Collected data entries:
....................

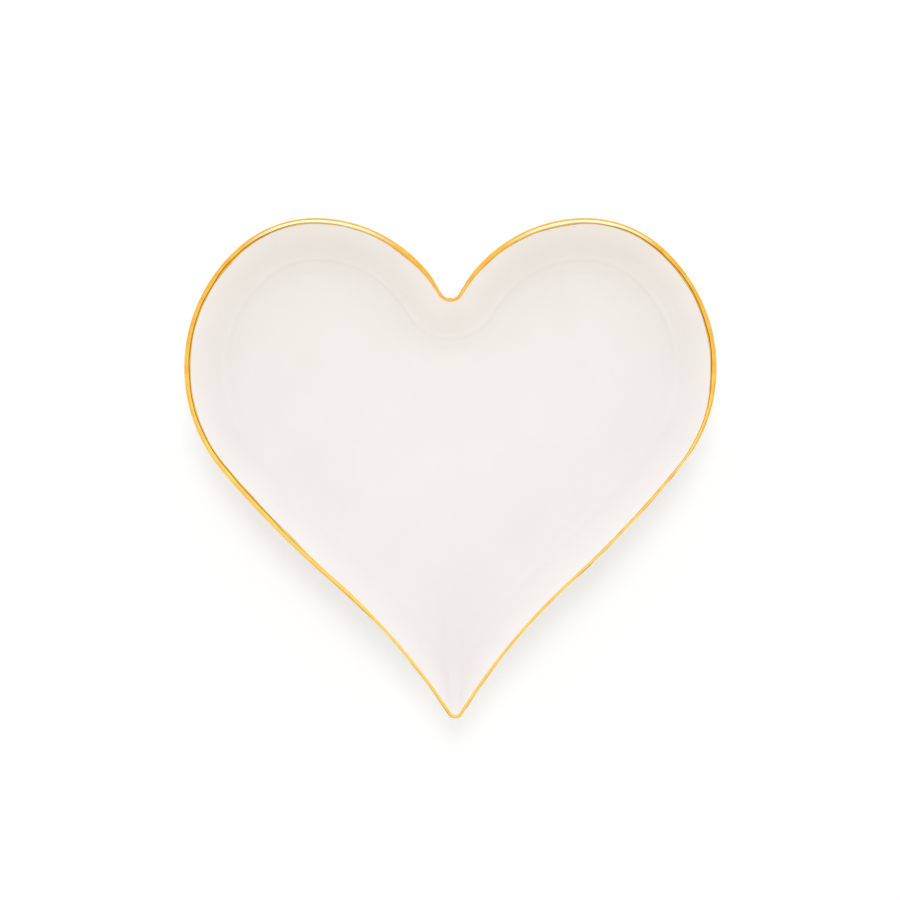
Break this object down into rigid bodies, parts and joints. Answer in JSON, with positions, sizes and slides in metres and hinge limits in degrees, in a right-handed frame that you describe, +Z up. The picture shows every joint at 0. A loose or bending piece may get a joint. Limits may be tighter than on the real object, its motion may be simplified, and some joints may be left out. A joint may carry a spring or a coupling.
{
  "type": "heart-shaped trinket dish",
  "caption": "Shallow open heart-shaped ceramic trinket dish with sloping walls that bend into a flat floor, a heart-shaped foot ring and a gilded lip.",
  "frame": {"origin": "on the table under the middle of the dish, at the bottom centre of its bounding box, in the plane of the foot ring's sole", "axes": "+Z up out of the open dish, +Y towards the cleft between the lobes, -Y towards the pointed tip, +X to the right across the lobes"},
  "size_m": [0.13, 0.1224, 0.019],
  "materials": {
    "white_clay": "bare white earthenware, sanded smooth, seen only on the sole of the foot",
    "glossy_white_glaze": "glossy clear glaze over white clay, very slightly warm",
    "gold_lustre": "bright fired gold lustre, brushed on by hand"
  },
  "bodies": {
    "root": {"clay_body": "white_clay", "glaze_coat": "glossy_white_glaze", "base_glaze": "glossy_white_glaze", "gold_rim": "gold_lustre"}
  },
  "joints": []
}
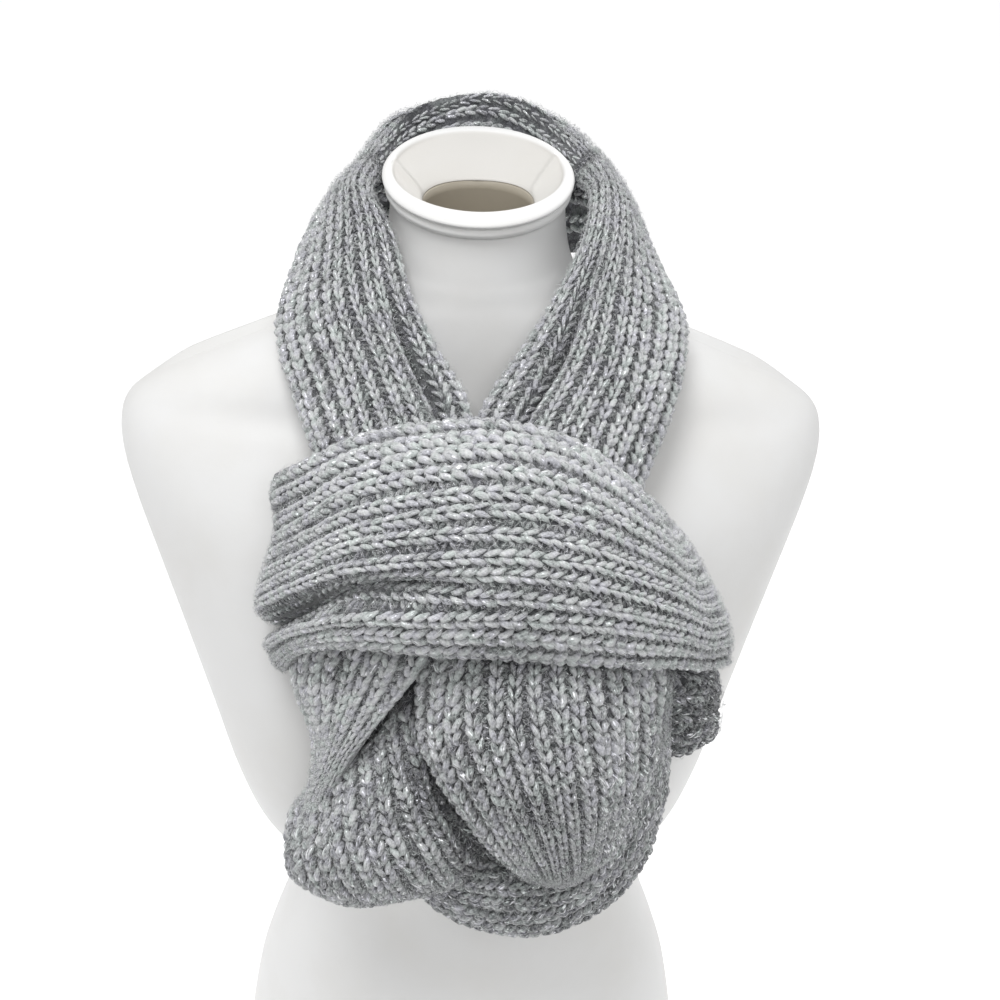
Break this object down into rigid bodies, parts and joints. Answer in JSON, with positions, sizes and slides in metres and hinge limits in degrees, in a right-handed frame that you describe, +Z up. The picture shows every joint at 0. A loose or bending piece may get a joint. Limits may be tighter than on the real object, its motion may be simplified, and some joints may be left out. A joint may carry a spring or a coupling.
{
  "type": "infinity scarf on a limbless dress form",
  "caption": "Chunky rib-knit infinity scarf, looped round the neck of a limbless dress form and gathered into a folded bunch on its chest.",
  "frame": {"origin": "middle of the dress form's flat base, on the surface that it stands on", "axes": "+Z up along the form; -Y towards the front, where the scarf is gathered; +X to the right in the front view"},
  "size_m": [0.408, 0.3387, 0.6913],
  "materials": {
    "rib_knit": "mid-grey bulky rib knit with a fine silver thread and a slight halo of fibres",
    "form_plastic": "smooth white moulded plastic with a soft sheen"
  },
  "bodies": {
    "root": {"form_torso": "form_plastic", "form_flange": "form_plastic", "scarf_back_neck": "rib_knit", "scarf_front_left": "rib_knit", "scarf_front_right": "rib_knit", "scarf_band": "rib_knit", "scarf_pull_left": "rib_knit", "scarf_lobe_left": "rib_knit", "scarf_lobe_right": "rib_knit", "scarf_bottom_edge": "rib_knit", "scarf_tail_right": "rib_knit", "scarf_bunch_inside": "rib_knit"}
  },
  "joints": []
}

....................

The exercise: From the listing above, extract every line exactly as it stands.

The reply:
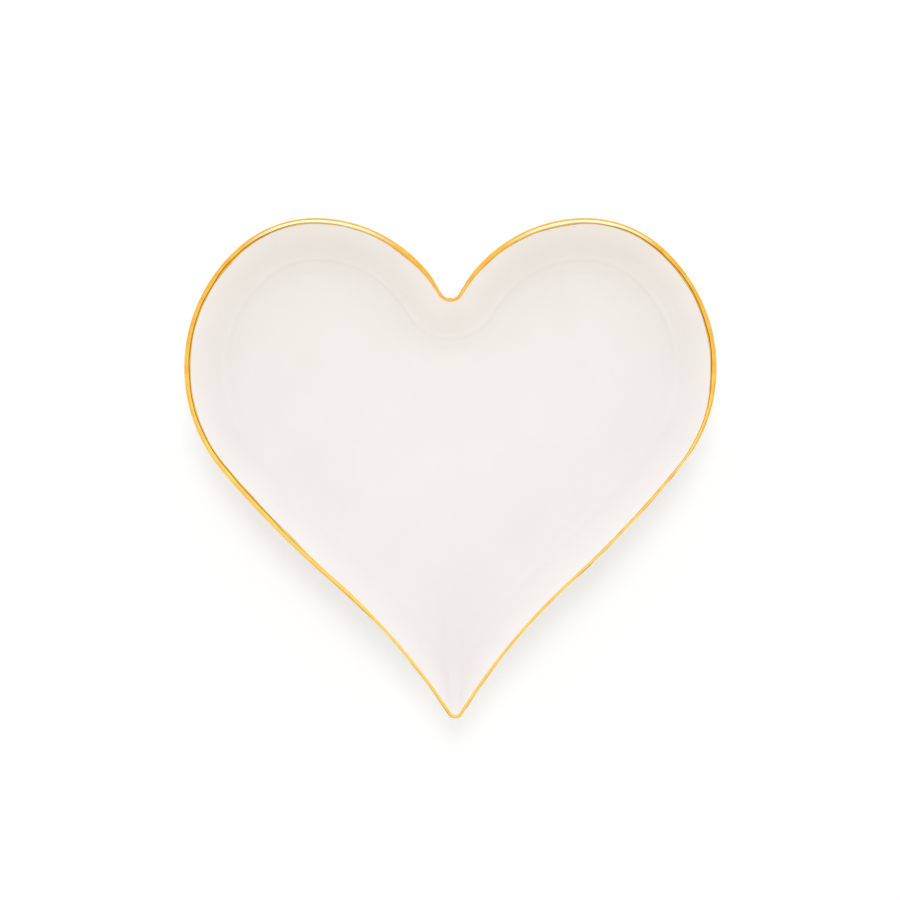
Break this object down into rigid bodies, parts and joints. Answer in JSON, with positions, sizes and slides in metres and hinge limits in degrees, in a right-handed frame that you describe, +Z up. The picture shows every joint at 0. A loose or bending piece may get a joint. Limits may be tighter than on the real object, its motion may be simplified, and some joints may be left out. A joint may carry a spring or a coupling.
{
  "type": "heart-shaped trinket dish",
  "caption": "Shallow open heart-shaped ceramic trinket dish with sloping walls that bend into a flat floor, a heart-shaped foot ring and a gilded lip.",
  "frame": {"origin": "on the table under the middle of the dish, at the bottom centre of its bounding box, in the plane of the foot ring's sole", "axes": "+Z up out of the open dish, +Y towards the cleft between the lobes, -Y towards the pointed tip, +X to the right across the lobes"},
  "size_m": [0.13, 0.1224, 0.019],
  "materials": {
    "white_clay": "bare white earthenware, sanded smooth, seen only on the sole of the foot",
    "glossy_white_glaze": "glossy clear glaze over white clay, very slightly warm",
    "gold_lustre": "bright fired gold lustre, brushed on by hand"
  },
  "bodies": {
    "root": {"clay_body": "white_clay", "glaze_coat": "glossy_white_glaze", "base_glaze": "glossy_white_glaze", "gold_rim": "gold_lustre"}
  },
  "joints": []
}
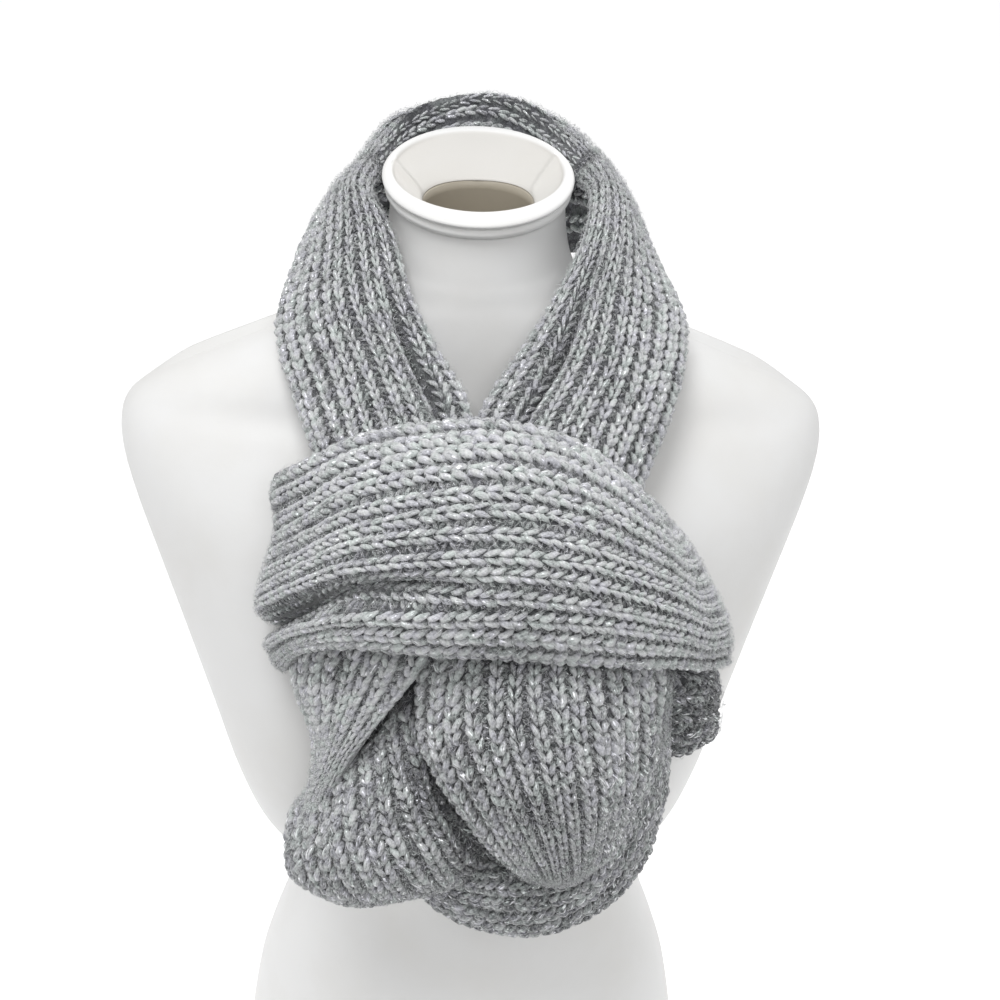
Break this object down into rigid bodies, parts and joints. Answer in JSON, with positions, sizes and slides in metres and hinge limits in degrees, in a right-handed frame that you describe, +Z up. The picture shows every joint at 0. A loose or bending piece may get a joint. Limits may be tighter than on the real object, its motion may be simplified, and some joints may be left out. A joint may carry a spring or a coupling.
{
  "type": "infinity scarf on a limbless dress form",
  "caption": "Chunky rib-knit infinity scarf, looped round the neck of a limbless dress form and gathered into a folded bunch on its chest.",
  "frame": {"origin": "middle of the dress form's flat base, on the surface that it stands on", "axes": "+Z up along the form; -Y towards the front, where the scarf is gathered; +X to the right in the front view"},
  "size_m": [0.408, 0.3387, 0.6913],
  "materials": {
    "rib_knit": "mid-grey bulky rib knit with a fine silver thread and a slight halo of fibres",
    "form_plastic": "smooth white moulded plastic with a soft sheen"
  },
  "bodies": {
    "root": {"form_torso": "form_plastic", "form_flange": "form_plastic", "scarf_back_neck": "rib_knit", "scarf_front_left": "rib_knit", "scarf_front_right": "rib_knit", "scarf_band": "rib_knit", "scarf_pull_left": "rib_knit", "scarf_lobe_left": "rib_knit", "scarf_lobe_right": "rib_knit", "scarf_bottom_edge": "rib_knit", "scarf_tail_right": "rib_knit", "scarf_bunch_inside": "rib_knit"}
  },
  "joints": []
}